Many people who live in Prague hadn’t been to the center in years. Under normal circumstances, locals would go almost anyplace else rather than brave fighting the wall-to-wall crowds of tourists between Old Town Square and Prague Castle.
With tourists unable to come, Praguers were finally able to get an undisturbed gander at the centuries-old streets and squares in the city center for the first time since the 1990s. Compared to 2019, the number of tourists visiting Prague dropped 87 percent in 2020.
When the tourists left Prague, local tourism changed 360 degrees. Rather than having to search for a narrow passage between tour groups, people could relax and look up at the house signs above the Baroque doorways. Before houses were numbered, they were known by fanciful names such as the House at the Black Sun or House of the Three Violins. Hundreds of these colorful sculpted signs still remain.
The overall feeling downtown was surreal, though. When the tourists left Prague, souvenir shops were either closed or mainly selling face masks, as locals have no interest in puppets or faux Soviet hats and watches. Whole streets of shops were shuttered save for a stand or two offering two-for-one deals on fresh-baked funnel cakes and takeaway beverages.
Even in difficult times, Praguers kept a sense of humor. One cafe near Old Town Square rose to the occasion by making chocolate bonbons with red spikes — modeled on the coronavirus. They had to be ordered in advance as demand was so high.
The area around Wenceslas Square, the city’s main shopping and entertainment district, in particular, was eerily quiet.
The Lucerna Passage, an Art Nouveau shopping arcade cutting through the ground floors of several buildings, had only security guards to save it from being fully deserted.

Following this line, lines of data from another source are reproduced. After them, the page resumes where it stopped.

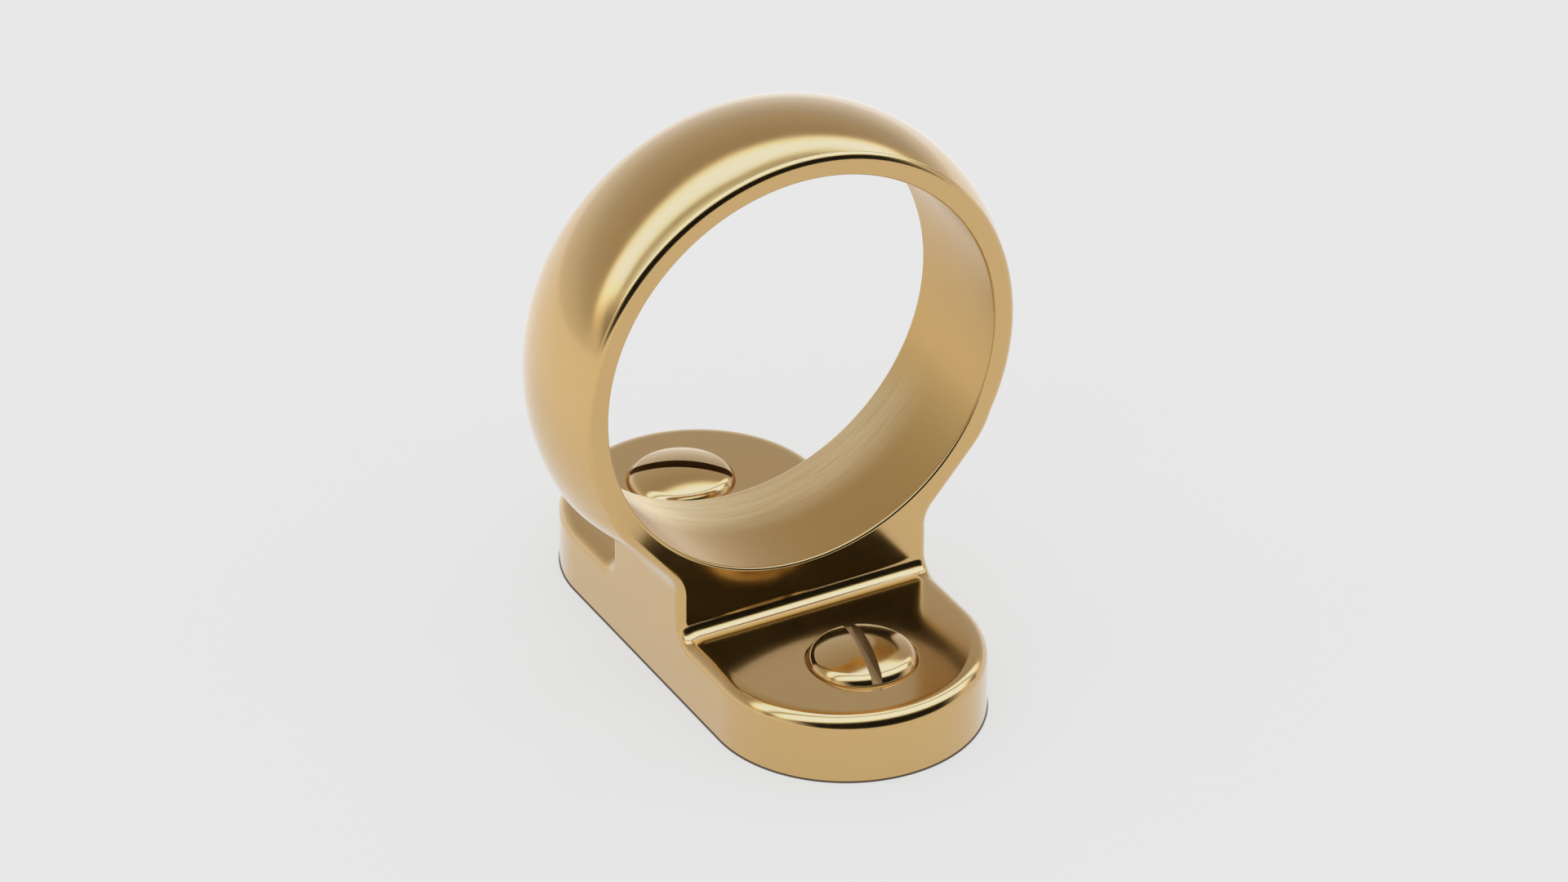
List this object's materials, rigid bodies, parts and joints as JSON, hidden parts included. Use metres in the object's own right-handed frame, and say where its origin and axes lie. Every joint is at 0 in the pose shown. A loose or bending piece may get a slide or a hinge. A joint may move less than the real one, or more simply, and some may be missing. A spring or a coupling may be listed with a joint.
{
  "type": "ring pull handle",
  "caption": "Cast brass ring pull: an upright domed ring blended through a short neck into a long plate with round ends, screwed down through the plate.",
  "frame": {"origin": "middle of the plate's underside, which lies on the surface that the handle is fixed to", "axes": "+Z out of the surface, along the neck; +Y along the plate from the front screw to the rear screw, which is also the direction of the ring's bore; +X across the plate"},
  "size_m": [0.0361, 0.0424, 0.0559],
  "materials": {
    "body_brass": "polished and lacquered",
    "screw_brass": "polished and lacquered"
  },
  "bodies": {
    "root": {"ring_pull_body": "body_brass", "front_screw": "screw_brass", "rear_screw": "screw_brass"}
  },
  "joints": []
}
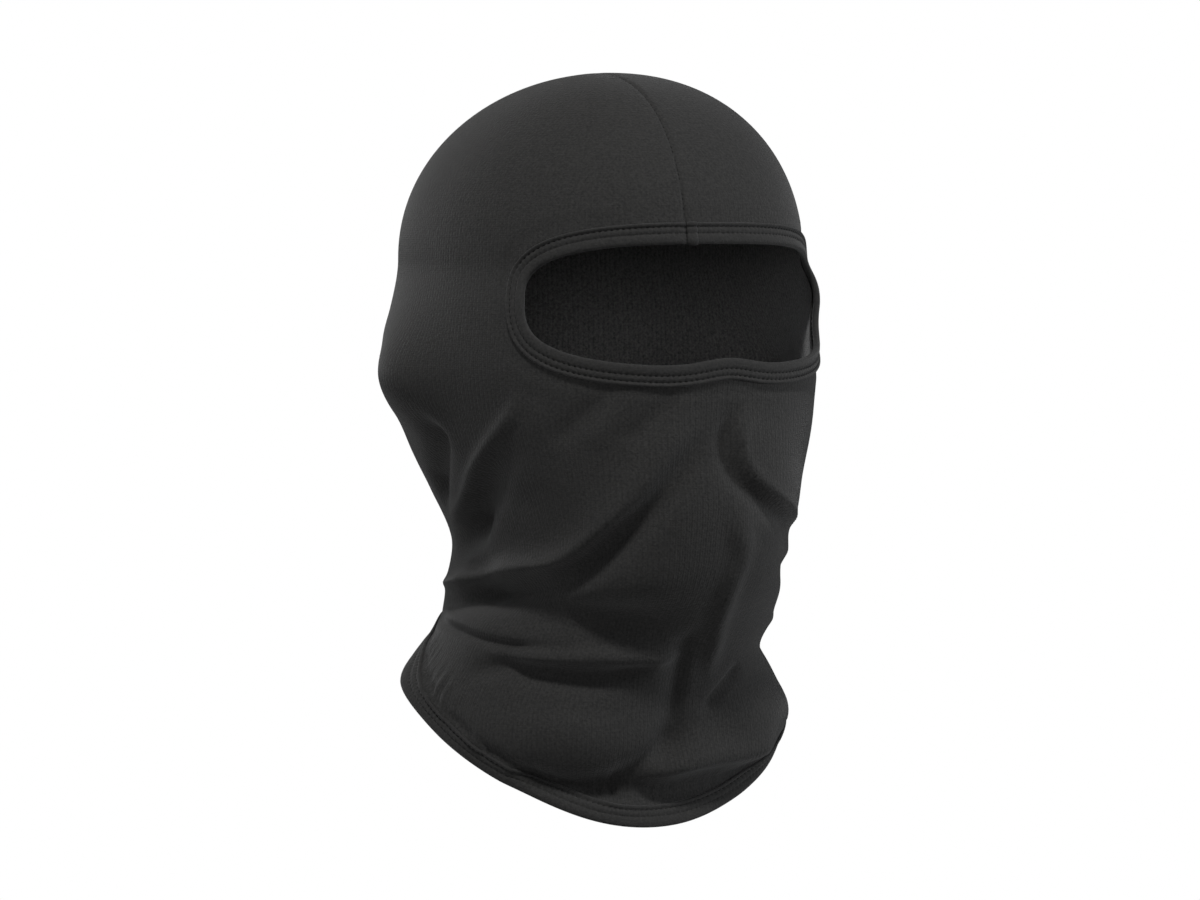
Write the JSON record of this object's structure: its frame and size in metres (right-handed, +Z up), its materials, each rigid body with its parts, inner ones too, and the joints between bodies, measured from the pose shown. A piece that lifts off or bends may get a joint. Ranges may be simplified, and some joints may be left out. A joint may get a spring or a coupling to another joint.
{
  "type": "balaclava",
  "caption": "Stretch-knit hood that covers the head, face and neck, with one eye opening and a longer front bib; bound edges and one crown seam.",
  "frame": {"origin": "the inside of the crown, the point by which the hood hangs on the head", "axes": "+Z up, the face looks to -Y, the wearer's right is -X"},
  "size_m": [0.1932, 0.2053, 0.3127],
  "materials": {
    "cloth": "matt black stretch knit with a faint vertical rib",
    "binding": "the same knit folded into a raised band",
    "thread": "black sewing thread, slightly glossy"
  },
  "bodies": {
    "root": {"hood_cloth": "cloth", "crown_seam_thread": "thread", "crown_seam_looper": "thread", "eye_binding": "binding", "eye_stitch_inner": "thread", "eye_stitch_outer": "thread", "eye_looper": "thread", "eye_join_stitch": "thread", "neck_binding": "binding", "neck_stitch_lower": "thread", "neck_stitch_upper": "thread", "neck_looper": "thread", "neck_join_stitch": "thread"}
  },
  "joints": []
}
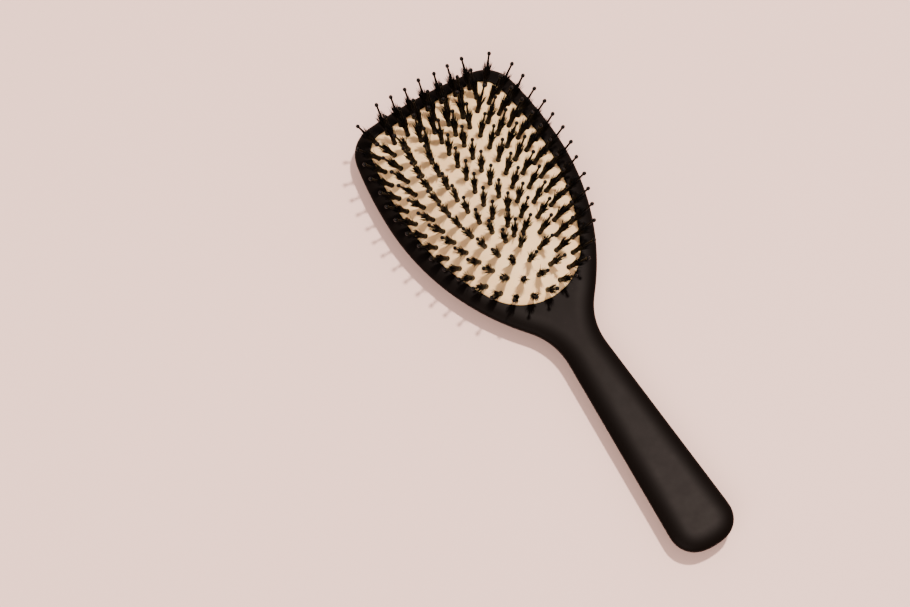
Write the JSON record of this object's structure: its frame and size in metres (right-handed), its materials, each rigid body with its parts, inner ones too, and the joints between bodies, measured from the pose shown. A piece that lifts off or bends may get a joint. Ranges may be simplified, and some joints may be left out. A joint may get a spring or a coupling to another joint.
{
  "type": "paddle hair brush",
  "caption": "Flat paddle hair brush: moulded black handle and head, domed rubber cushion and rings of bristle tufts with ball-tipped pins.",
  "frame": {"origin": "under the middle of the brush, on the plane its back rests on", "axes": "+Y from the handle to the head, +Z out of the bristles, +X across"},
  "size_m": [0.0898, 0.2503, 0.0381],
  "materials": {
    "soft_touch_black": "soft-touch matte",
    "carrier_plastic": "plain moulded",
    "latex_cushion": "matte natural latex",
    "quill_nylon": "satin",
    "bristle": "dark natural bristle",
    "pin_nylon": "satin"
  },
  "bodies": {
    "handle": {"front_shell": "soft_touch_black", "back_shell": "soft_touch_black", "carrier_plate": "carrier_plastic", "cushion_pad": "latex_cushion"},
    "tufts_a": {"quills_ring_a": "quill_nylon", "bristles_ring_a": "bristle", "pins_ring_a": "pin_nylon"},
    "tufts_b": {"quills_ring_b": "quill_nylon", "bristles_ring_b": "bristle", "pins_ring_b": "pin_nylon"},
    "tufts_c": {"quills_ring_c": "quill_nylon", "bristles_ring_c": "bristle", "pins_ring_c": "pin_nylon"},
    "tufts_d": {"quills_ring_d": "quill_nylon", "bristles_ring_d": "bristle", "pins_ring_d": "pin_nylon"},
    "tufts_e": {"quills_ring_e": "quill_nylon", "bristles_ring_e": "bristle", "pins_ring_e": "pin_nylon"}
  },
  "joints": [
    {"name": "cushion_press", "type": "slide", "parent": "handle", "child": "tufts_e", "axis": [0, 0, -1], "range_m": [0, 0.0034], "stiffness_N_per_m": 800, "deforming": ["cushion_pad"]},
    {"name": "cushion_press_d", "type": "slide", "parent": "handle", "child": "tufts_d", "axis": [0, 0, -1], "range_m": [0, 0.00307]},
    {"name": "cushion_press_c", "type": "slide", "parent": "handle", "child": "tufts_c", "axis": [0, 0, -1], "range_m": [0, 0.0025]},
    {"name": "cushion_press_b", "type": "slide", "parent": "handle", "child": "tufts_b", "axis": [0, 0, -1], "range_m": [0, 0.00168]},
    {"name": "cushion_press_a", "type": "slide", "parent": "handle", "child": "tufts_a", "axis": [0, 0, -1], "range_m": [0, 0.00058]}
  ],
  "couplings": [
    {"joint": "cushion_press_d", "follows": "cushion_press", "ratio": 0.897},
    {"joint": "cushion_press_c", "follows": "cushion_press", "ratio": 0.729},
    {"joint": "cushion_press_b", "follows": "cushion_press", "ratio": 0.487},
    {"joint": "cushion_press_a", "follows": "cushion_press", "ratio": 0.166}
  ]
}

The Astronomical Clock, with its functioning astrolabe and an hourly procession of wooden saints, now played to single digits of viewers rather than hundreds.
The newly erected victory column, capped with St Mary, became home to flowers and candles left by people seeking divine intervention to mitigate the virus. The column is a replica of one from the 17th century that had been torn down in 1918 when Czechoslovakia became independent.
Most vacant of all was Prague Castle, the grounds of which stayed closed to all except government workers. While uniformed castle guards could be seen behind the gates marching on a regular schedule, it was a show for virtually nobody.
Even before the first lockdown started, Prague City Hall had been trying to clear Old Town Square and the rest of the center or the worst excesses of tourism — fake historical vehicles, living statues, people in panda costumes, and mediocre buskers.
The lockdown completed what the city started. Finally, those who ventured to Old Town Square could appreciate the former Town Hall and other elaborately decorated buildings without a lot of visual noise. The buildings include ones where writer Franz Kafka lived and another where Albert Einstein entertained his fellow intellectuals by playing the violin.
The main draw for locals returning to the center, though, was Charles Bridge. The 14th century stone structure, dotted with 30 religious statues, was now devoid of both crowds and merchants hawking souvenirs and caricatures. Small groups could finally make a wish by touching the statue of St John Nepomuk without having to wait in line. Posing for masked group photos with Prague Castle in the background became the way to show you experienced the pandemic.
The Czech Republic became the first European country to make wearing face masks mandatory, i.e. on March 19, 2020.
On June 30, 2020, some 2,000 people came together for a pot luck dinner on 515 meters of tables crossing the entire span of Charles Bridge. At the time, the first wave of the pandemic had largely abated and rules had been relaxed. Museums and theaters reopened, at least with limited capacity, and restaurants could offer some indoor and outdoor dining.
Throughout the pandemic, parks and urban forests were an exception to many of the rules, as people were encouraged to get out of their homes for exercise. Petřín Hill on May Day 2020, a holiday where lovers kiss under blooming trees, seemed almost normal save the occasional face mask.
Stands in some parks selling beer and snacks remained open under rules that allowed takeaway from restaurants. Picnics in the park became one form of entertainment people could engage in.
The relatively relaxed times of the summer were short-lived, as by September 2020 the virus numbers were back up and restrictions returned slowly. By March 2021, a full year after the pandemic started, the city was back into lockdown. Police were checking IDs in the center as only city residents were allowed on the streets. Tourists, even ones from just beyond the city limits, were supposed to stay away.
On Monday 12 April 2021, children were starting to go back to schools and nurseries as the state of emergency was lifted.
The country continued to gradually relax its protective measures. Finally, as of April 9, 2022, the protective measures regarding the conditions of entry into the Czech Republic in relation to the epidemic of covid-19 were suspended. Entry into the Czech Republic was no longer subject to any special epidemiological conditions to prevent the spread of the disease. The entry ban for foreigners from third countries and the obligation to prove infection-free status was lifted.